O, what may man within him hide,

Though angel on the outward side!

Measure for Measure, Act three, Scene two

 

The ANAO have recently issued a new performance audit titled Closing the Gap in Schooling and Early Childhood Development — Partnership and Reporting (link here).

The focus of the audit is the implementation of the National Agreement on Closing the Gap as it relates to 3 targets related to addressing inequality in outcomes related to schooling and early childhood development: targets 3, 4 and 5 of Closing the Gap.

According to the Productivity Commission Closing the Gap dashboard (link here), at present, Target 3 on Early Childhood Education is improving and on track with 94.2 % of children enrolled in pre-school in 2024 (but see the discussion of data issues below). Target 4 on Children Thriving is worsening and not on track, with only 33.9 % of Indigenous children commencing school being developmentally on track. Target 5 on Student Learning Potential has improved but is not on track with 68.1% of Indigenous people aged 20-24 having attained Year 12 or equivalent in 2021.

While comprising less than 120 pages including appendices, the ANAO Performance Audit is a dense and complicated read, not assisted by its focus on intricate program detail and the complexity of the processes across multiple portfolios, jurisdictions and programs that impact upon these targets.

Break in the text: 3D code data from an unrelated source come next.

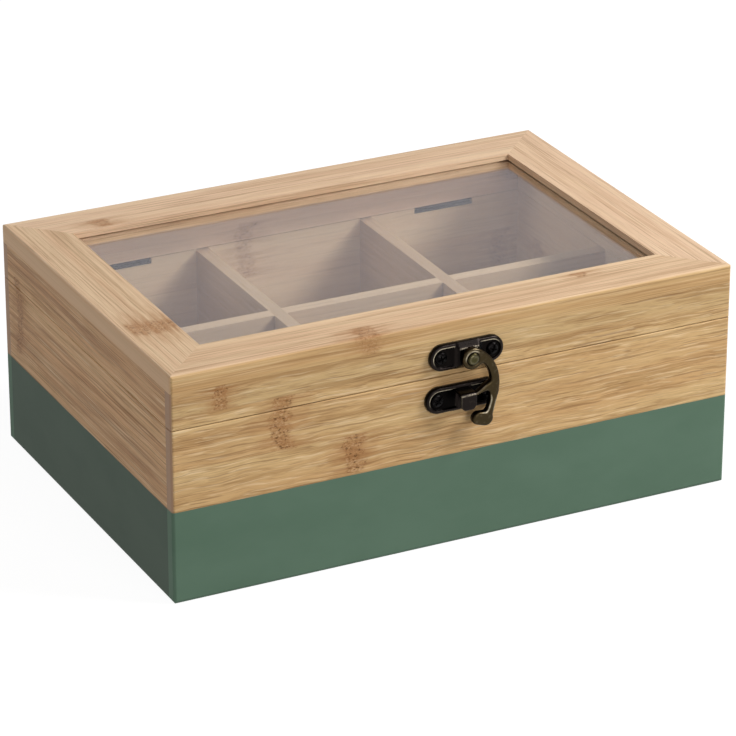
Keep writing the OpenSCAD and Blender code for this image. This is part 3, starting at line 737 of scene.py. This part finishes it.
def is_inside(points, ring):
    """Which points lie inside a closed ring."""
    following = np.roll(ring, -1, 0)
    x, y = points[:, :1], points[:, 1:]
    spans = (ring[:, 1] > y) != (following[:, 1] > y)
    rise = np.where(following[:, 1] == ring[:, 1], 1, following[:, 1] - ring[:, 1])
    crossing = ring[:, 0] + (following[:, 0] - ring[:, 0]) * (y - ring[:, 1]) / rise
    return (spans & (x < crossing)).sum(1) % 2 == 1


def inset_ring(ring, inset):
    """The ring moved inwards, without the points that come too near another part of it."""
    along = np.roll(ring, -1, 0) - np.roll(ring, 1, 0)
    inwards = np.column_stack([-along[:, 1], along[:, 0]]) / np.linalg.norm(along, axis=1)[:, None]
    moved = ring + inset * inwards
    return moved[is_inside(moved, ring) & (to_ring(moved, ring) > 0.97 * inset)]


def fill_points(rings, insets, spacing):
    """Points between an outer ring and its holes: rings near the edge, and a grid in the middle."""
    outer, holes = rings[0], rings[1:]
    near = [inset_ring(outer, inset) for inset in insets]
    low, high = outer.min(0), outer.max(0)
    rows = np.arange(low[1], high[1], spacing * math.sqrt(0.75))
    columns = np.arange(low[0], high[0], spacing)
    grid = np.array([(x + spacing / 2 * (i % 2), z) for i, z in enumerate(rows) for x in columns])
    grid = grid[is_inside(grid, outer)]
    grid = grid[to_ring(grid, outer) > max(insets) + 0.6 * spacing]
    points = np.vstack(near + [grid])
    for hole in holes:
        points = points[~is_inside(points, hole) & (to_ring(points, hole) > 0.4 * spacing)]
    return points


def new_casting():
    """An empty mesh, whose points say how rubbed the metal is and where it carries painted highlights."""
    mesh = bmesh.new()
    return mesh, mesh.verts.layers.float.new(RUBBED)


def add_vert(mesh, rubbed, x, out, z, share):
    """A point that stands out of the front of the box, and its share of rubbing and painted highlight."""
    vert = mesh.verts.new((x, -BOX_D / 2 - out, z))
    vert[rubbed] = share
    return vert


def flat_faces(rings, insets, spacing):
    """A flat mesh of all that lies between an outer ring and its holes, as its points and faces."""
    points = np.vstack(rings + [fill_points(rings, insets, spacing)])
    edges, first = [], 0
    for ring in rings:
        edges += [(first + i, first + (i + 1) % len(ring)) for i in range(len(ring))]
        first += len(ring)
    flat = delaunay_2d_cdt([Vector(p) for p in points], edges, [], 1, 1e-5)
    points = np.array([tuple(p) for p in flat[0]])
    faces = [tuple(face) for face in flat[2]]
    middles = np.array([points[list(face)].mean(0) for face in faces])
    in_hole = np.zeros(len(faces), bool)
    for hole in rings[1:]:
        in_hole |= is_inside(middles, hole)
    return points, [face for face, hollow in zip(faces, in_hole) if not hollow]


def close_casting(mesh, faces, front, back):
    """Skins a casting's front and back, and joins the two all round."""
    edges = {}
    for face in faces:
        edges |= dict.fromkeys(zip(face, face[1:] + face[:1]))
        mesh.faces.new([front[i] for i in face])
        mesh.faces.new([back[i] for i in reversed(face)])
    for a, b in edges:
        if (b, a) not in edges:
            mesh.faces.new([front[b], front[a], back[a], back[b]])
    bmesh.ops.delete(mesh, geom=[v for v in mesh.verts if not v.link_faces], context="VERTS")


def relief_mesh(rings, insets, spacing, front, back, rubbed):
    """A casting between two faces. front and back give the faces' heights from the points and their
    distance from the outer edge, in millimetres out from the front of the box, and rubbed gives how
    rubbed the front is there, with its painted highlights."""
    points, faces = flat_faces(rings, insets, spacing)
    deep = to_ring(points, rings[0])
    mesh, layer = new_casting()
    sides = []
    for heights, shares in ((front(points, deep), rubbed(points, deep)), (back(points, deep), 0 * deep)):
        side = []
        for (x, z), height, share in zip(points, heights, shares):
            side.append(add_vert(mesh, layer, x, height, z, share))
        sides.append(side)
    close_casting(mesh, faces, *sides)
    return mesh


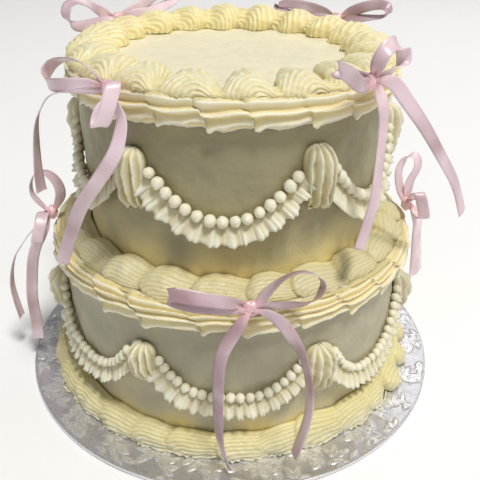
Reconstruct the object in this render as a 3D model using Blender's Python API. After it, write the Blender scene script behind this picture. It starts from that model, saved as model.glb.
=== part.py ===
"""A two-tier round celebration cake in pale yellow buttercream, on its foil covered board.

Each tier is iced smooth and carries piped borders, swags of pearls with a frill below them, upright drops
between the swags, and bows of narrow satin ribbon. Metres, +Z up, the front faces -Y, and the origin is the
middle of the board's underside. An azimuth is in degrees from the front, positive towards +X.
"""

import math

import bmesh
import bpy
from mathutils import Matrix, Vector

INCH = 0.0254
MM = 0.001
GAP = 0.3 * MM

# Board and tiers
BOARD_RADIUS = 5.0 * INCH
BOARD_THICKNESS = 3.0 * MM
BOARD_EDGE = 0.7 * MM
LOWER_RADIUS = 99.5 * MM
LOWER_HEIGHT = 89.0 * MM
UPPER_RADIUS = 82.0 * MM
UPPER_HEIGHT = 93.7 * MM
ROUND_SIDES = 52

LOWER_FLOOR = BOARD_THICKNESS + GAP
LEDGE = LOWER_FLOOR + LOWER_HEIGHT
UPPER_FLOOR = LEDGE + GAP
UPPER_TOP = UPPER_FLOOR + UPPER_HEIGHT

# Piped borders: how many shells, and how far each one reaches from its wall and stands above its floor
BASE_SHELLS, BASE_REACH, BASE_HEIGHT = 20, 13.5 * MM, 17.0 * MM
LEDGE_SHELLS, LEDGE_REACH, LEDGE_BORDER_HEIGHT = 18, 15.6 * MM, 13.0 * MM
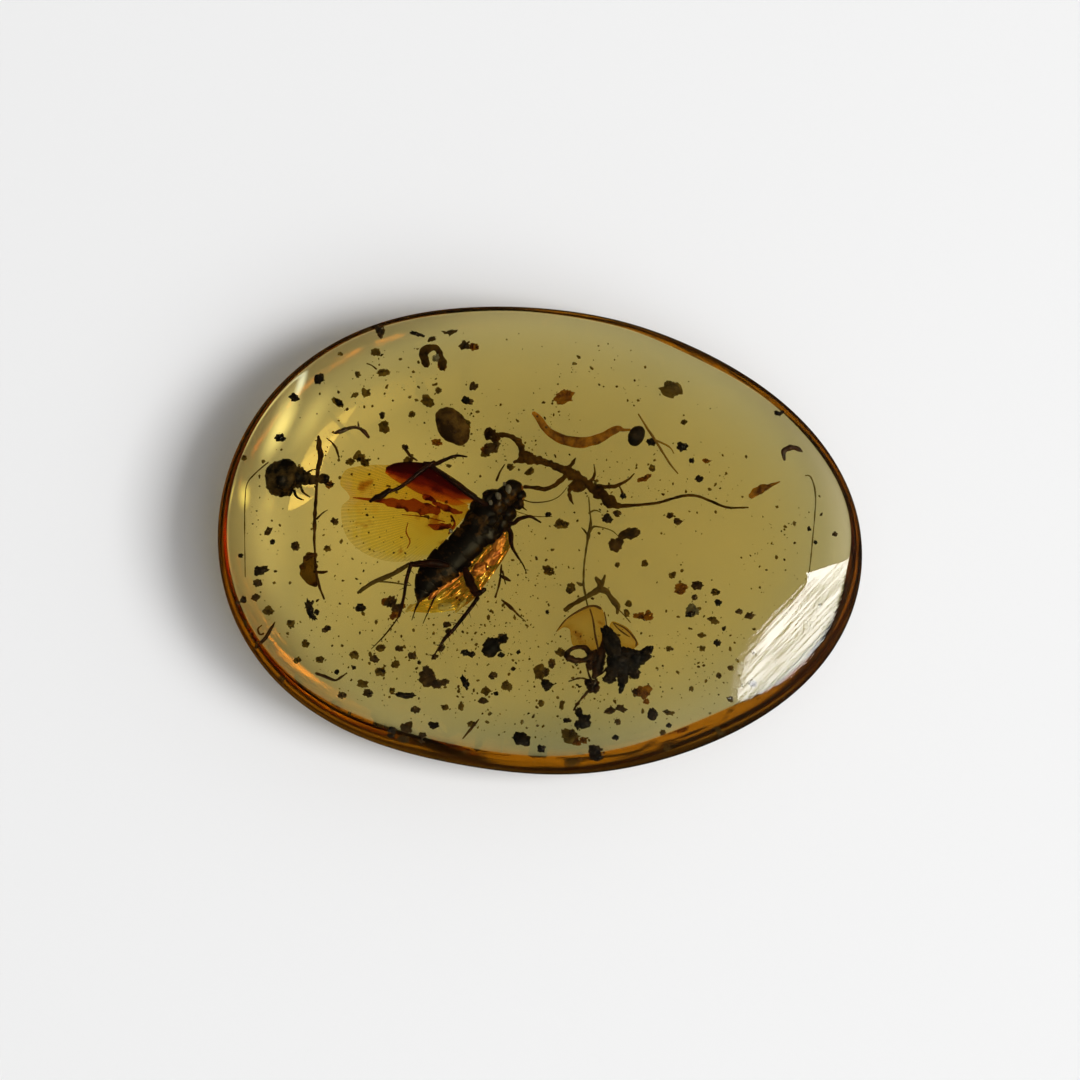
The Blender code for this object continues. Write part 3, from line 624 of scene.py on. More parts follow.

In para 1, the report states [footnotes removed]:

The objective of the National Agreement is to ‘overcome the entrenched inequality faced by too many Aboriginal and Torres Strait Islander people so that their life outcomes are equal to all Australians’. The Australian Government is jointly accountable with the state and territory governments for the implementation of the National Agreement.

In para 9, the ANAO lay out the objectives of the audit as follows:

… to assess the effectiveness of partnership arrangements, funding design activities and measurement of progress for schooling and early childhood development commitments under the National Agreement on Closing the Gap.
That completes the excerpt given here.